The narrative stance here also owes much to Virgil’s Aeneid, both in style and in substance as this Roman Homer looks back at the Trojan war through the lens of Virgil’s epic. G. is good at telling us where this shows (e.g. 292n., 958-7n.): see esp. 899-902n where G. shows the way the IL repurposes Homer (Iliad 20.259-352) with a very contemporary Roman gratitude for the imperial era which was only made possible by the benevolence of Poseidon.  See also the way G. compares and contrasts the Homeric Shield of Achilles (Iliad 18.478-608) with the version here (862-91) which reshapes Homer’s text in distinctly imperial and Virgilian tones (see p.328). The poet also reduces or removes the agency of the gods in the narrative, choosing instead to foreground the human emotions at work, and G. is acutely sensitive to the ways in which this text shows the influence of Roman elegy.  The poet of the Ilias Latina enjoyed a nerdish attention to numerical detail and playing ‘complex intellectual games’ (p.156), as we see when the catalogue of ships (Homer Iliad 2.494-759) is cleverly rendered into surprisingly elegant Latin (167-224):  the poet even tots up Homer’s tally  with an impressively Latinised version of ‘1186’ ships (‘twice times seven short of two thousand’). 

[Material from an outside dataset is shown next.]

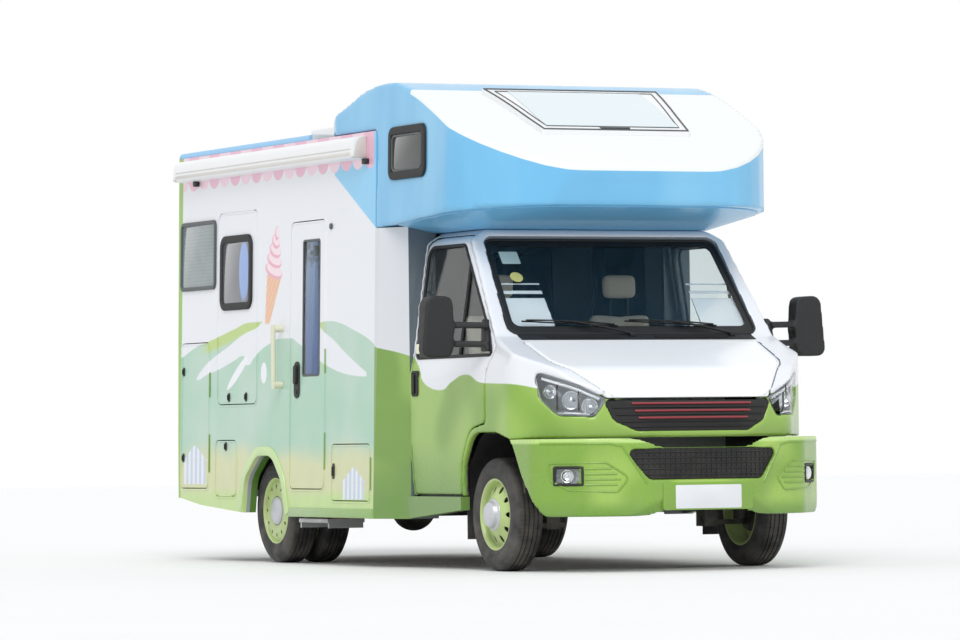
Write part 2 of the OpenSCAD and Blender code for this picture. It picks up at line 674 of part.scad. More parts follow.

Romans who could read Homer, read Homer rather than an epitome of him. The Ilias Latina had to be comprehensible to a readership unfamiliar with Homer, and this sort of version (then as now) involved making what was foreign into something familiar.  This involved sailing between the Scylla of incomprehension and the Charybdis of anachronism and worse, as the poet seeks to find equivalents for things in the source text in the new medium.  There is some cross-cultural shock here, such as when Menelaus seeks to bind Adrastus and take him back for a very Roman Triumph at 539-41:  this makes no sense in the context of the Greek ships at Troy and omits a hugely significant interplay between the venal and relatively soft-hearted Menelaus and his ruthless brother Agamemnon (who urges them to ‘kill even the baby in his mothers’ womb’ [Iliad 6.58-9]). The anachronisms inevitably abound elsewhere too—warriors in this Trojan War, for instance, use iron (348-9n.) and Roman ladders (764-5n.)—but this is not carelessness on the part of the poet, who thus puts his own personal signature on his text, marking it as based upon (rather than enslaved to) the Greek original and more concerned about the audience for whom he was writing than about the audience about whom he composed.

G. shows us throughout how the IL makes its mark on the original and in doing so produces something new.  The opening scene where Apollo sends a plague against the Greeks is both pathology and psychology, and Agamemnon’s passion for Chryseis is a ‘wild love-affair’ (ferus amor) rather than merely a tool to show an upstart Achilles who is boss: see G.’s long note on 25-6 which masterfully unpacks the layers of literary history behind this language. This more emotional take on events is partly, one suspects, because the audience for whom the IL was composed had read their Latin elegy and epic and so he would expect this sort of psychological subtlety, and possibly because the readership would welcome a more romantic read:  certainly the elegists had invested Homer’s mute heroines with very human feelings as G. points out (72-3n.).  

The book has an Index Locorum, an Index Verborum and a general index, and fourteen closely-typed pages of bibliography.  The book is scholarly—readers of the commentary are expected to be able to read quotations from Latin and Greek without translation—but is not massively encumbered with secondary references and G.’s style is as clear and engaging as his text.  The proof-reading is excellent and it is to be hoped that a less expensive paperback edition of this book will give it the wider readership it so richly deserves.